Stated goal:
Each record below must be returned exactly as shown.

Information provided:
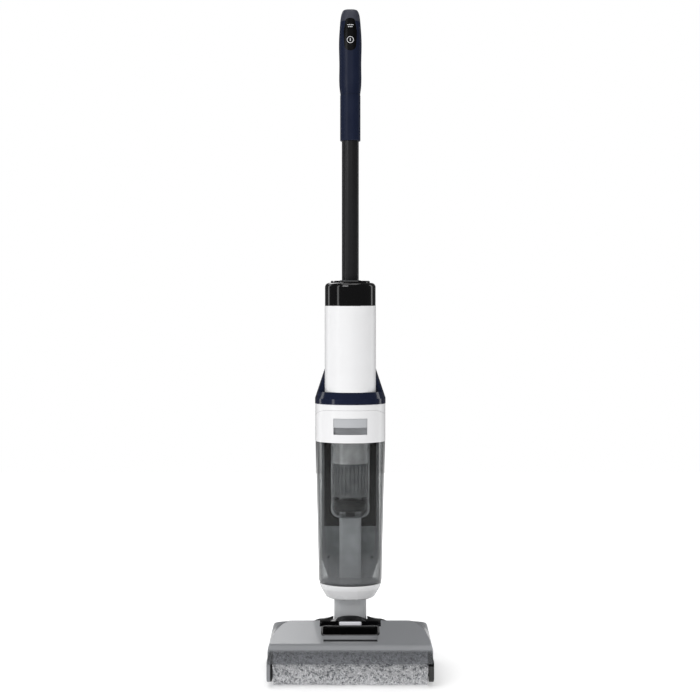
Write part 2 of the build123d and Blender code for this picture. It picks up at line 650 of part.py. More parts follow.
# ---------------------------------------------------------------- neck
def neck_yoke():
    """Swivel neck: a cross barrel on the pivot pins, and a hollow post up to the body."""
    half = NECK_W / 2
    post = upright(RectangleRounded(NECK_W, NECK_D, 12), PIVOT_Z, NECK_TOP, PIVOT_Y)
    barrel = rod_x(-half, half, PIVOT_Y, PIVOT_Z, BARREL_R)
    yoke = post + barrel + rod_z(NECK_TOP - 1, CUP_Z0 + SPIGOT_H, 0, PIVOT_Y, SPIGOT_R)
    yoke -= rod_x(-CHANNEL_X - 2, CHANNEL_X + 2, PIVOT_Y, PIVOT_Z, BARREL_R - 5)
    yoke -= block(-CHANNEL_X, CHANNEL_X, PIVOT_Y - 13, PIVOT_Y + 13, PIVOT_Z, NECK_TOP - 6)
    yoke -= rod_z(NECK_TOP - 8, CUP_Z0 + SPIGOT_H + 1, 0, PIVOT_Y, CHANNEL_X)
    yoke -= block(-CHANNEL_X, CHANNEL_X, PIVOT_Y - BARREL_R - 1, PIVOT_Y, PIVOT_Z - BARREL_R - 1, PIVOT_Z + 5)
    yoke -= rod_x(-half - 1, half + 1, PIVOT_Y, PIVOT_Z, PIN_R + RUN)
    z = CUP_Z0 + CUP_FLOOR + 0.2
    groove = rod_z(z, z + 2.2, 0, PIVOT_Y, SPIGOT_R + 2) - rod_z(z, z + 2.2, 0, PIVOT_Y, SPIGOT_R - 1.5)
    return one_solid(yoke - groove)


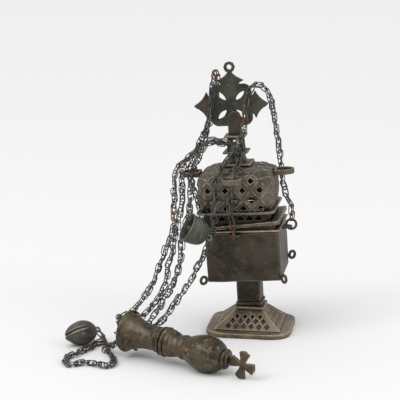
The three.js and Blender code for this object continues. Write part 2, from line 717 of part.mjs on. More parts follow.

Reply to the exercise:
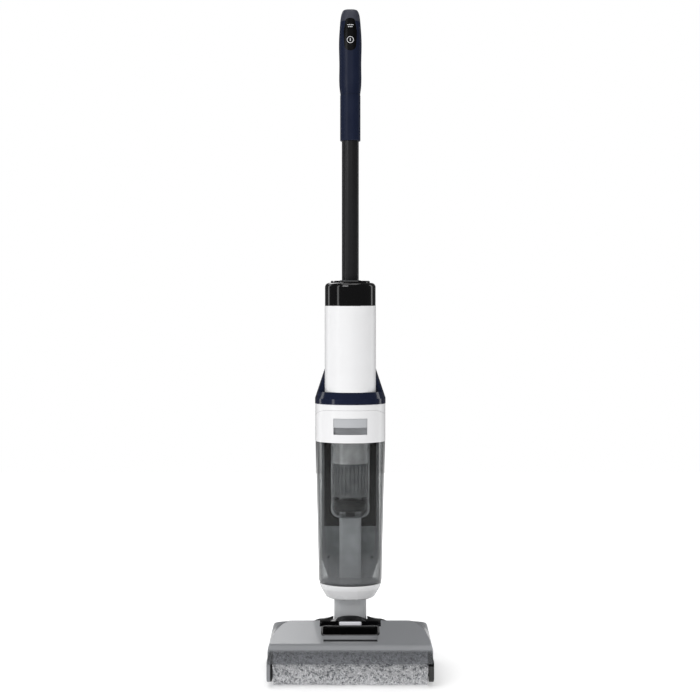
Write part 2 of the build123d and Blender code for this picture. It picks up at line 650 of part.py. More parts follow.
# ---------------------------------------------------------------- neck
def neck_yoke():
    """Swivel neck: a cross barrel on the pivot pins, and a hollow post up to the body."""
    half = NECK_W / 2
    post = upright(RectangleRounded(NECK_W, NECK_D, 12), PIVOT_Z, NECK_TOP, PIVOT_Y)
    barrel = rod_x(-half, half, PIVOT_Y, PIVOT_Z, BARREL_R)
    yoke = post + barrel + rod_z(NECK_TOP - 1, CUP_Z0 + SPIGOT_H, 0, PIVOT_Y, SPIGOT_R)
    yoke -= rod_x(-CHANNEL_X - 2, CHANNEL_X + 2, PIVOT_Y, PIVOT_Z, BARREL_R - 5)
    yoke -= block(-CHANNEL_X, CHANNEL_X, PIVOT_Y - 13, PIVOT_Y + 13, PIVOT_Z, NECK_TOP - 6)
    yoke -= rod_z(NECK_TOP - 8, CUP_Z0 + SPIGOT_H + 1, 0, PIVOT_Y, CHANNEL_X)
    yoke -= block(-CHANNEL_X, CHANNEL_X, PIVOT_Y - BARREL_R - 1, PIVOT_Y, PIVOT_Z - BARREL_R - 1, PIVOT_Z + 5)
    yoke -= rod_x(-half - 1, half + 1, PIVOT_Y, PIVOT_Z, PIN_R + RUN)
    z = CUP_Z0 + CUP_FLOOR + 0.2
    groove = rod_z(z, z + 2.2, 0, PIVOT_Y, SPIGOT_R + 2) - rod_z(z, z + 2.2, 0, PIVOT_Y, SPIGOT_R - 1.5)
    return one_solid(yoke - groove)


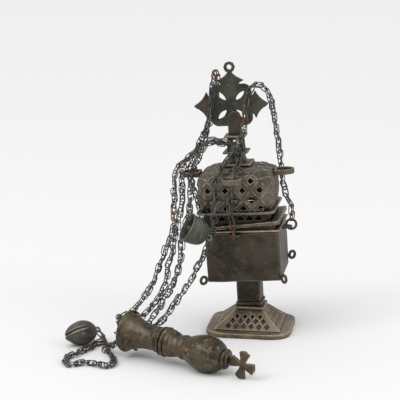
The three.js and Blender code for this object continues. Write part 2, from line 717 of part.mjs on. More parts follow.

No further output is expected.